Options for using filelists

(thanks to Bill Abbott for the inspiration/guidance).

The following 3 options provide a means of explicitly naming the files you wish to transfer by means of filelists, whether by 'find' or other means. Typically, you will provide a list of files, for example generated by a DB lookup (GPFS or Robinhood) with full path names. If you use this list directly with rsync, it will remove the leading '/' but then place the file with that otherwise full path inside the target dir. So '/home/hjm/DL/hello.c' would be placed in '/target/home/hjm/DL/hello.c'.
If this result is OK, then simply use the '--fromlist' option to specify the file of files.

If the list of files are NOT fully qualified then you should make sure that the command is run from the correct dir so that the rsyncs can find the designated dirs & files.

If you want the file 'hello.c' to end up as '/target/DL/hello.c' (ie remove the original '/home/hjm'), you would use the --trimpath option as follows: '--trimpath=/home/hjm'. This will remove the given path before transferring it and assure that the file ends up in the right place. This should work even if the command is executed away from the directory where the files are rooted. If you have already modified the file list to remove the leading dir path, then of course you don't need to use '--trimpath' option.

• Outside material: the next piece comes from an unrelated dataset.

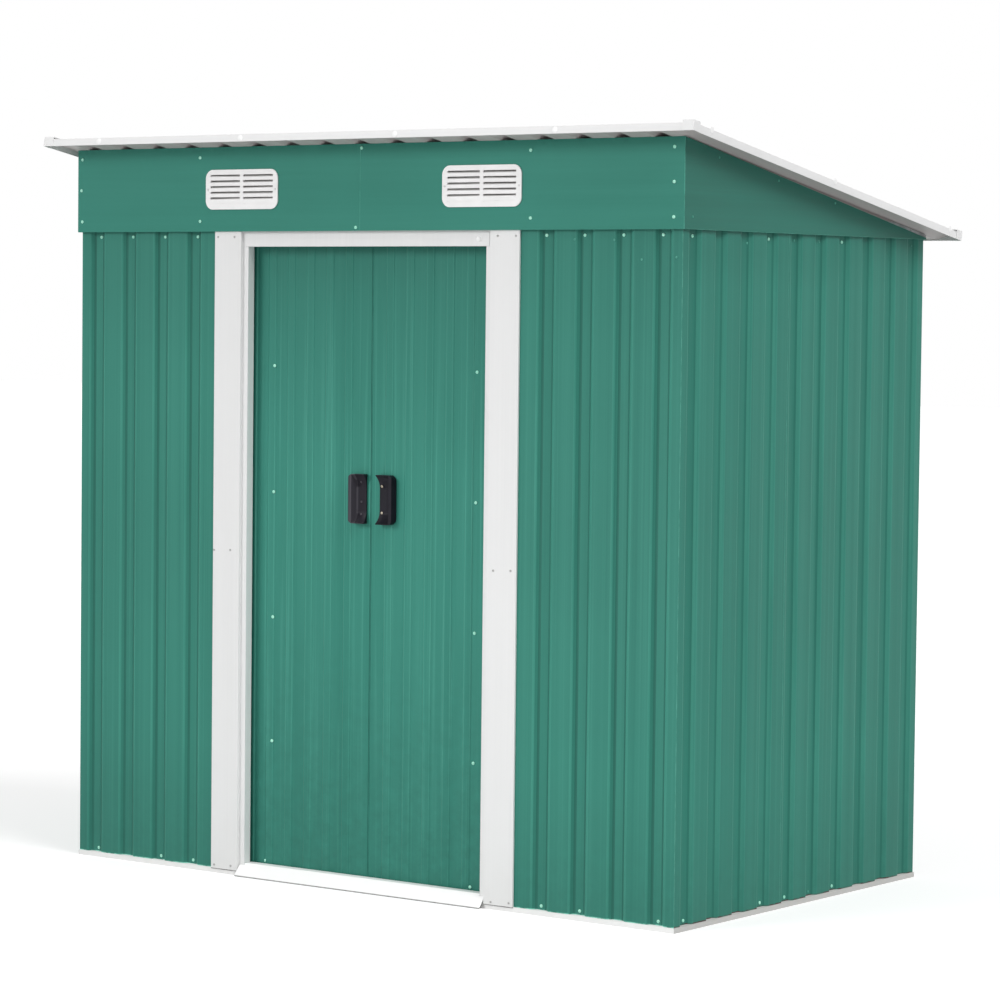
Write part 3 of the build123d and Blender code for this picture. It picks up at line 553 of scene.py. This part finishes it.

- --fromlist|fl [s] : take explicit input file list from given file, 
                        1 path name per line.
- --trimpath|tp [s] : path to trim from front of full path name if 
                        '--fromlist' file contains full path names and 
                        you want to trim them.
- --trustme|tm : with '--fromlist' above allows the use of file lists of the form:

                        size in bytes<tab>/fully/qualified/filename/path  
                        825692            /home/hjm/nacs/hpc/movedata.txt
                        87456826          /home/hjm/Downloads/xme.tar.gz
                        etc

This allows lists to be produced elsewhere to be fed directly to pfp without a file stat() or complete recursion of the dir tree. So if you're using an SQL DB to track your filesystem usage like Robinhood or a filesystem like GPFS that can emit such data, it can save some startup time on gigantic file trees.

Options for MultiHost transfers


--hosts [s] ....... specify the Send and Receive hosts, optionally supplying
                    R hosts with individually alternate paths to store data.
                    If you specify /different/ REC paths, the SEND data will 
                   be split over those host:/path combinations, so they will
                                    have to be manually combined afterwards.
                     This is to allow different remote filesystems to accept
                        (hopefully) very high bandwidth transmission without
                                                  impacting other processes)
                         The required last element in a multihost command is
                          'POD::/path' which is the default path for any REC
                    hosts that haven't been defined in the '--hosts' option.
                    (see Good Example 4 below)
--hostcheck  ............. pre-check to make sure that the SEND & REC hosts
                    specified with '--hosts' do not have any rsyncs running.
                If they do, the number of them is reported. Those rsyncs may 
                 be valid and independent of pfp but it may be evidence of a 
                       failed pfp which may interfere with a new pfp launch.
                               In order to prevent mistakes, I rec using the 
                              '--ro' flag rather than the full '--rsyncopts'
                   This option also pushes the required utilities to the REC 
                           slave hosts to make sure that they have the exe's
                           necessary to run with full functionality.
--commondir [s] ............ the shared, common dir in which all chunk files 
                        and rsync logs will stored.  Similar to '--altcache'
                                     but MUST be readable by all SEND hosts.
--rpath [s] .............. the remote PATH prefix on the SLAVES to check for 
                         the bits needed to run this. Prefixed to the remote 
                             ssh cmd as 'export PATH=<rpath string>:\$PATH;' 
                    The rpath string can contain as many paths as you'd like
                separated by ':', tho vars have to be escaped appropriately.
                                               --rpath="~/bin:\$HOME/pfp/bin"
                 (default is ~/bin:~/.pfp, and ':\$PATH' is also appended so
                            --rpath="~/bin:\$HOME/pfp/bin"
                                        is transmitted as:
                            --rpath="~/bin:\$HOME/pfp/bin:\$PATH"
                              (This option may be removed as the --hostcheck 
                            option obviates most of the utility of --rpaths)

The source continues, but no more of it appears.